Objective: Everything from the first line down to the line containing "const EYE_GAP = 0.4; // each side of the eye" should be reproduced exactly; please include nothing else.

______________________________

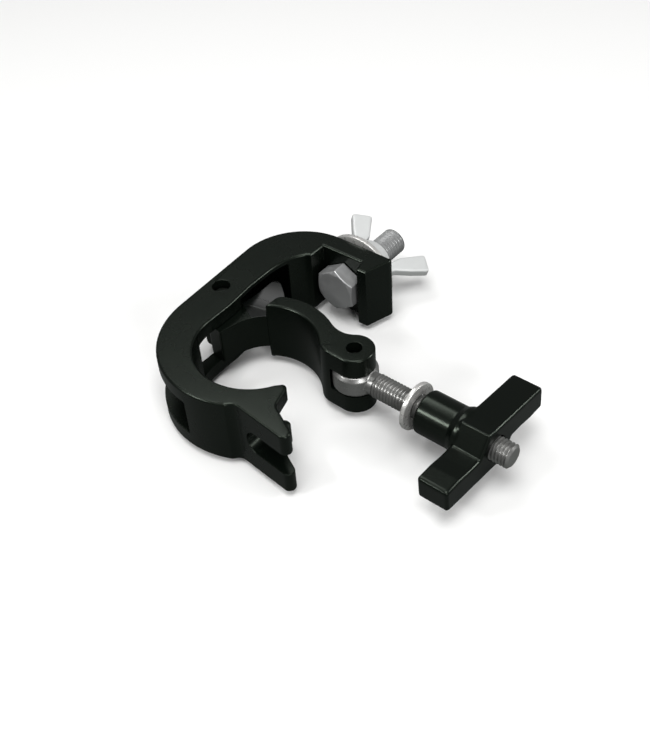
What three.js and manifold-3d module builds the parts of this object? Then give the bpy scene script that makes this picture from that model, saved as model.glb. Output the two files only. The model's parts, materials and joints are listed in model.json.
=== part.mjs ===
// Pipe clamp for hanging stage lights: a hooked body closes on a round tube together with a
// swinging arm, an eyebolt with a T-handle pulls the two together, and an M12 bolt with a wing
// nut holds the lamp's yoke. Millimetres, +Z up, the clamp lying on its side as on a bench.
import * as THREE from 'three';
import { mergeVertices } from 'three/addons/utils/BufferGeometryUtils.js';
import Module from 'manifold-3d';

// Sizes that drive the others.
const TUBE_D = 48.3; // tube the clamp is made for
const BODY_W = 30; // body across the clamp, the way the tube runs
const PLATE_T = 8.8; // seat plate under the wing nut
const PIVOT_R = 3.5; // pin the arm swings on
const EAR_PIN_R = 2.9; // pin the eyebolt swings on
const EYE_W = 9.6; // eyebolt's eye between its two flats
const EYEBOLT_R = 5; // M10
const EYEBOLT_L = 73.8; // from the eye's centre to the tip
const BOLT_R = 6; // M12
const BOLT_AF = 18; // across the flats of the M12 head
const BOLT_L = 37.1; // under the head
const HANDLE_L = 61.6; // T-handle's bar, end to end

// Clearances.
const GAP = 0.3; // between faces that rest on each other, and round each pin
const BORE_GAP = 0.5; // round the M12 bolt
const EYE_GAP = 0.4; // each side of the eye

// Sizes that follow.
const K = TUBE_D / 48.3; // the outlines grow with the tube, the screws and pins don't
const MID = BODY_W / 2;
const SEAT_R = TUBE_D / 2 + 0.45;
const ARM_W = BODY_W - 2;
const TONGUE_W = BODY_W - 13.6;
const HEEL_W = BODY_W - 5.6;
const BACK_SLOT = TONGUE_W + 2 * GAP;
const FORK_SLOT = 2 * EYEBOLT_R + 0.5;
const NECK_R = EYEBOLT_R - 0.3; // plain neck between the eye and the thread
const EAR_SLOT = Math.max(EYE_W, 2 * NECK_R) + 2 * EYE_GAP;
const EYE_R = EAR_PIN_R + 6.4;
const EAR_R = EAR_PIN_R + 5.3;
const HEAD_H = 7.5;
const PLATE_IN = HEAD_H + GAP;
const PLATE_OUT = PLATE_IN + PLATE_T;
const LIP_X = BOLT_AF / 2 + GAP;
const BEVEL = 0.7;
const SEAT = [6.9 * K, -57.4 * K]; // tube's centre
const BEND = [3.6 * K, -54.4 * K]; // centre of the bend's outer arc
const BEND_R = 38.7 * K;
const PIVOT = [-29 * K, -38 * K];
const EAR = [39.2 * K, -36.1 * K];
const EYEBOLT_YAW = -0.03;
const HANDLE_ROLL = 0.068;

const wasm = await Module();
wasm.setup();

// A closed mesh as a solid that can be joined and cut.
function solid(geometry) {
  const bare = geometry.clone();
  bare.deleteAttribute('normal');
  bare.deleteAttribute('uv');
  const merged = mergeVertices(bare, 1e-4);
  return new wasm.Manifold(new wasm.Mesh({
    numProp: 3,
    vertProperties: new Float32Array(merged.getAttribute('position').array),
    triVerts: new Uint32Array(merged.index.array),
  }));
}

function geometryOf(made) {
  const mesh = made.getMesh();
  const geometry = new THREE.BufferGeometry();
  geometry.setAttribute('position', new THREE.BufferAttribute(new Float32Array(mesh.vertProperties), 3));
  geometry.setIndex(new THREE.BufferAttribute(new Uint32Array(mesh.triVerts), 1));
  geometry.computeVertexNormals();
  return geometry;
}

// An outline in the XY plane as a slab of this width, centred on the clamp's middle plane.
function slab(shape, width, bevel = 0, curveSegments = 12) {
  const geometry = new THREE.ExtrudeGeometry(shape, {
    depth: width - 2 * bevel,
    bevelEnabled: bevel > 0,
    bevelSize: bevel,
    bevelThickness: bevel,
    bevelOffset: -bevel,
    bevelSegments: 1,
    curveSegments,
  });
  geometry.translate(0, 0, MID - width / 2 + bevel);
  return geometry;
}

function box(x0, x1, y0, y1, z0, z1) {
  const geometry = new THREE.BoxGeometry(x1 - x0, y1 - y0, z1 - z0);
  geometry.translate((x0 + x1) / 2, (y0 + y1) / 2, (z0 + z1) / 2);
  return solid(geometry);
}

// Cylinders along Z round a point of the outline, and along Y on the bolt's axis.
function upright(radius, width, [x, y], segments = 48) {
  const geometry = new THREE.CylinderGeometry(radius, radius, width, segments);
  geometry.rotateX(Math.PI / 2);
  geometry.translate(x, y, MID);
  return geometry;
}

function crosswise(radius, y0, y1, segments = 48) {
  const geometry = new THREE.CylinderGeometry(radius, radius, y1 - y0, segments);
  geometry.translate(0, (y0 + y1) / 2, MID);
  return geometry;
}

// A turned piece about Y from [radius, height] corners that go up its outside.
function turned(corners, segments = 48) {
  return new THREE.LatheGeometry(corners.map(([r, y]) => new THREE.Vector2(r, y)), segments);
}

function shapeOf(points) {
  return new THREE.Shape(points.map(([x, y]) => new THREE.Vector2(x * K, y * K)));
}

// ---- Body: one thick hook, from the lip beside the bolt head round to the forked tail ----

function bodyOutline() {
  const shoulderR = 28.2 * K;
  const shoulder = [-9.1 * K, PLATE_OUT - shoulderR];
  // Angle of the straight back, the line that touches the shoulder's and the bend's arcs.
  const across = Math.hypot(BEND[0] - shoulder[0], BEND[1] - shoulder[1]);
  const along = Math.atan2(BEND[1] - shoulder[1], BEND[0] - shoulder[0]);
  const back = along - Math.acos((shoulderR - BEND_R) / across) + 2 * Math.PI;
  const s = new THREE.Shape();
  s.moveTo(LIP_X + 5.9, PLATE_IN - 5.1);
  s.lineTo(LIP_X + 9.2, PLATE_OUT - 3.7);
  s.quadraticCurveTo(LIP_X + 10.8, PLATE_OUT, LIP_X + 8.6, PLATE_OUT);
  s.absarc(shoulder[0], shoulder[1], shoulderR, Math.PI / 2, back, false);
  s.absarc(BEND[0], BEND[1], BEND_R, back, 1.635 * Math.PI, false);
  s.quadraticCurveTo(21.3 * K, -87.2 * K, 23.5 * K, -87 * K);
  s.absarc(46.6 * K, -87.25 * K, 2.6 * K, -1.69, 1.07, false);
  s.lineTo(37.2 * K, -79.4 * K);
  s.quadraticCurveTo(35.7 * K, -78.6 * K, 35.1 * K, -77.2 * K);
  s.lineTo(33.1 * K, -70.3 * K);
  s.quadraticCurveTo(32.3 * K, -67.4 * K, 30 * K, -68.2 * K);
  s.absarc(SEAT[0], SEAT[1], SEAT_R, -0.56, -Math.PI, true);
  s.lineTo(-17.6 * K, -45 * K);
  s.lineTo(-19.1 * K, -30 * K);
  s.lineTo(-19.1 * K, -19.5 * K);
  s.quadraticCurveTo(-19.1 * K, -8.5 * K, -13.2 * K, -1.4 * K);
  s.lineTo(-LIP_X - 2.1, -0.4);
  s.lineTo(-LIP_X - 2.1, PLATE_IN);
  s.lineTo(LIP_X, PLATE_IN);
  s.lineTo(LIP_X + 1.4, PLATE_IN - 5.3);
  s.closePath();
  return s;
}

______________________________

Complete output:
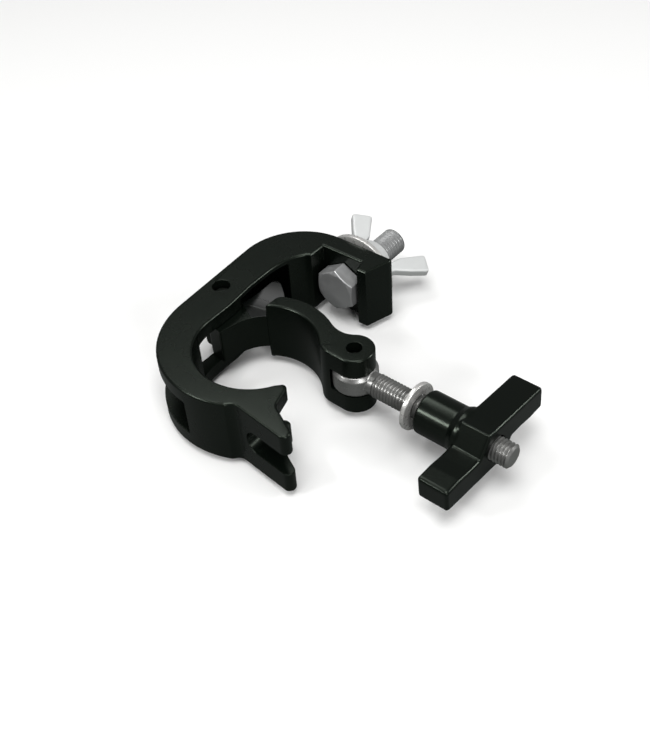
What three.js and manifold-3d module builds the parts of this object? Then give the bpy scene script that makes this picture from that model, saved as model.glb. Output the two files only. The model's parts, materials and joints are listed in model.json.
=== part.mjs ===
// Pipe clamp for hanging stage lights: a hooked body closes on a round tube together with a
// swinging arm, an eyebolt with a T-handle pulls the two together, and an M12 bolt with a wing
// nut holds the lamp's yoke. Millimetres, +Z up, the clamp lying on its side as on a bench.
import * as THREE from 'three';
import { mergeVertices } from 'three/addons/utils/BufferGeometryUtils.js';
import Module from 'manifold-3d';

// Sizes that drive the others.
const TUBE_D = 48.3; // tube the clamp is made for
const BODY_W = 30; // body across the clamp, the way the tube runs
const PLATE_T = 8.8; // seat plate under the wing nut
const PIVOT_R = 3.5; // pin the arm swings on
const EAR_PIN_R = 2.9; // pin the eyebolt swings on
const EYE_W = 9.6; // eyebolt's eye between its two flats
const EYEBOLT_R = 5; // M10
const EYEBOLT_L = 73.8; // from the eye's centre to the tip
const BOLT_R = 6; // M12
const BOLT_AF = 18; // across the flats of the M12 head
const BOLT_L = 37.1; // under the head
const HANDLE_L = 61.6; // T-handle's bar, end to end

// Clearances.
const GAP = 0.3; // between faces that rest on each other, and round each pin
const BORE_GAP = 0.5; // round the M12 bolt
const EYE_GAP = 0.4; // each side of the eye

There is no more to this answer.